§ Exercise objective: Collect from the data below each line with "this".

§ Task input:

>> Start

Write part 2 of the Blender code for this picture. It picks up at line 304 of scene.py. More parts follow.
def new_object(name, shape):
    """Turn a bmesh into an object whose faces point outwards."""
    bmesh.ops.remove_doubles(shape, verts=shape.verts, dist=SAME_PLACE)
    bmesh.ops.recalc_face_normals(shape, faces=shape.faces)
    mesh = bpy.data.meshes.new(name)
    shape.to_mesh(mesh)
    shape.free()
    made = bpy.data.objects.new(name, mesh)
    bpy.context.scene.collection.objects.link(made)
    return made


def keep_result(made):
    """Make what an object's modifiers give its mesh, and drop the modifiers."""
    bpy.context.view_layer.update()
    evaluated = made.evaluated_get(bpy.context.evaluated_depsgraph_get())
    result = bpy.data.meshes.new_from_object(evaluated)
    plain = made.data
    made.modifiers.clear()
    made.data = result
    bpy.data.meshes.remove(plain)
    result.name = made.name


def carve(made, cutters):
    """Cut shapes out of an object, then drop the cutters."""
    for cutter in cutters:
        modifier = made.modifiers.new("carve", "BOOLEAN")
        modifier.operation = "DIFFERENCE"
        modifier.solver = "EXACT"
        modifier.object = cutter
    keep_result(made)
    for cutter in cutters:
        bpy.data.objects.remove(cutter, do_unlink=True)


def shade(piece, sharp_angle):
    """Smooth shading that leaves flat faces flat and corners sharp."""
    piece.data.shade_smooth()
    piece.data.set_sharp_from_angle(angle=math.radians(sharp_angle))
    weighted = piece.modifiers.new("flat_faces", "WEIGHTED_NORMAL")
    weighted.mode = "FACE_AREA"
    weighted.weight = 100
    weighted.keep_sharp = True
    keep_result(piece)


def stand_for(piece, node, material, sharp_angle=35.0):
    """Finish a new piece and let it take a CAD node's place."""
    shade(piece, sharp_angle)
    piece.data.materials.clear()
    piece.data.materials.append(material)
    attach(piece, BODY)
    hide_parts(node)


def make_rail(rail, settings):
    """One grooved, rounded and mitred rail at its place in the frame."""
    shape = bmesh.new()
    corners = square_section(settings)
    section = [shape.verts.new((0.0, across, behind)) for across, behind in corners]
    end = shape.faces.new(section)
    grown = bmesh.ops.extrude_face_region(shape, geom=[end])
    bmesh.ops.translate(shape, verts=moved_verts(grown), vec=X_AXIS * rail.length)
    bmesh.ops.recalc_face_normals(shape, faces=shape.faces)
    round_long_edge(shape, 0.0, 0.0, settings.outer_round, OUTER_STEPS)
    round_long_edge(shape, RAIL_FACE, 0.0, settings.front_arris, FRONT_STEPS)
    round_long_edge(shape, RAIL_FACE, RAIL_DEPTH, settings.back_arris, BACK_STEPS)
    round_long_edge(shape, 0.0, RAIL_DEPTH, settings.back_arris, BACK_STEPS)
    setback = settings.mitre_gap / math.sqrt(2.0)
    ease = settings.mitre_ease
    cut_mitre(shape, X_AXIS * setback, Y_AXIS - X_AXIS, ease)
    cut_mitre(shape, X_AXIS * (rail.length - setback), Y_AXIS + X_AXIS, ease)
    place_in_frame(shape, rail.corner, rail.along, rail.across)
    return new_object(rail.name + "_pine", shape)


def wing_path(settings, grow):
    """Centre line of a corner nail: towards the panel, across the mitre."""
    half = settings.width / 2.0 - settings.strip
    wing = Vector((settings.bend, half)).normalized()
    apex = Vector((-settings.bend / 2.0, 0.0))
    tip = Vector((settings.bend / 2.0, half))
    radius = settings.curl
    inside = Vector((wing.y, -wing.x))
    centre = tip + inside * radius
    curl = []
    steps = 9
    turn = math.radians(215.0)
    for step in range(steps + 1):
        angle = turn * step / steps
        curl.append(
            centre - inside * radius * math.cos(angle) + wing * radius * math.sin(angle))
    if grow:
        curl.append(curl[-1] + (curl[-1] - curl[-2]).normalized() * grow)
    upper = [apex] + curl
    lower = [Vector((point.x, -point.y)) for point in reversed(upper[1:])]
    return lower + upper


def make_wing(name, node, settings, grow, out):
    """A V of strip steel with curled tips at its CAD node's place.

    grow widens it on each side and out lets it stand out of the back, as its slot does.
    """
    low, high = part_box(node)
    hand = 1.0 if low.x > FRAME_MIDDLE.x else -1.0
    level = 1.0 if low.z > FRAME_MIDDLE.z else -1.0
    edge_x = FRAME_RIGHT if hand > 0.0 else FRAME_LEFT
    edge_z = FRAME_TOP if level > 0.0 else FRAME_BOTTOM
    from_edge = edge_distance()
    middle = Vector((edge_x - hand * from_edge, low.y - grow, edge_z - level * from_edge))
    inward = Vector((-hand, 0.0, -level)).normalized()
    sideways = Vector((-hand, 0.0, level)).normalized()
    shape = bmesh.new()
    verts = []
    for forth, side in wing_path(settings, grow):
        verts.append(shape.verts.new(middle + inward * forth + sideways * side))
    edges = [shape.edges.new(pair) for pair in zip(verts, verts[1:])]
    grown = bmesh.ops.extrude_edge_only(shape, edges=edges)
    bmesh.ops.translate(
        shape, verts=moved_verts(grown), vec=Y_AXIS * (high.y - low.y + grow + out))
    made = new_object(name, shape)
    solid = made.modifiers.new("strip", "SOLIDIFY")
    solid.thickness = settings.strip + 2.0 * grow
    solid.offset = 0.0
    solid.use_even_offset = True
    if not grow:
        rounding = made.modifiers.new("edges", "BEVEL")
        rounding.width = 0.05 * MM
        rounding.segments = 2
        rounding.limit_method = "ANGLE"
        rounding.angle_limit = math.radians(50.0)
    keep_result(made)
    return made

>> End
>> Start

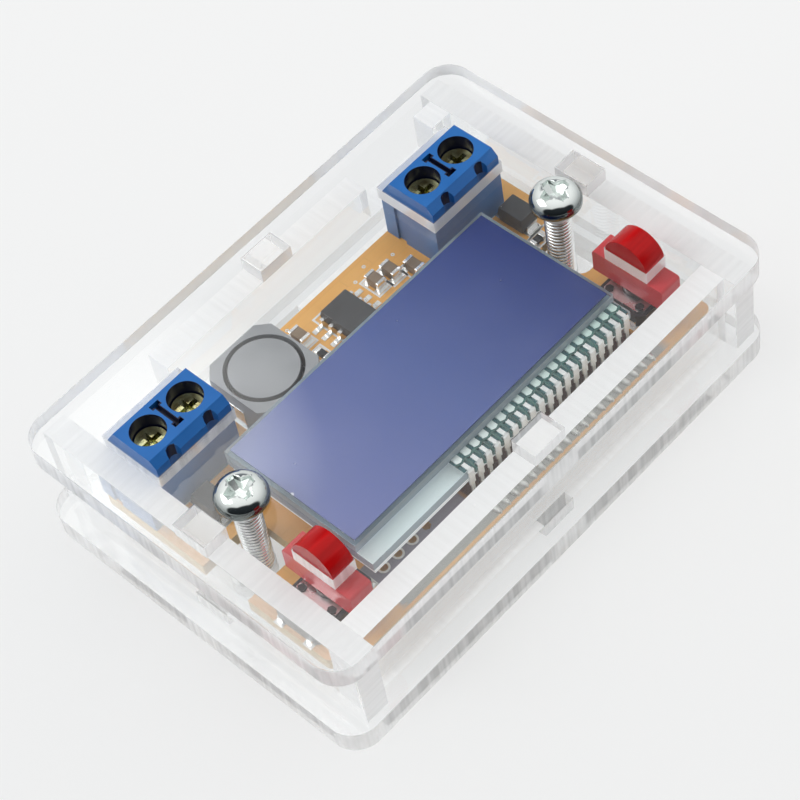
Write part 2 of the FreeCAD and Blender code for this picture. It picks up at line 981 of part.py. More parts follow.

>> End
>> Start

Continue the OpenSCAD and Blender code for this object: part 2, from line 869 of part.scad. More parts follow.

>> End

§ Result:
Write part 2 of the Blender code for this picture. It picks up at line 304 of scene.py. More parts follow.
Write part 2 of the FreeCAD and Blender code for this picture. It picks up at line 981 of part.py. More parts follow.
Continue the OpenSCAD and Blender code for this object: part 2, from line 869 of part.scad. More parts follow.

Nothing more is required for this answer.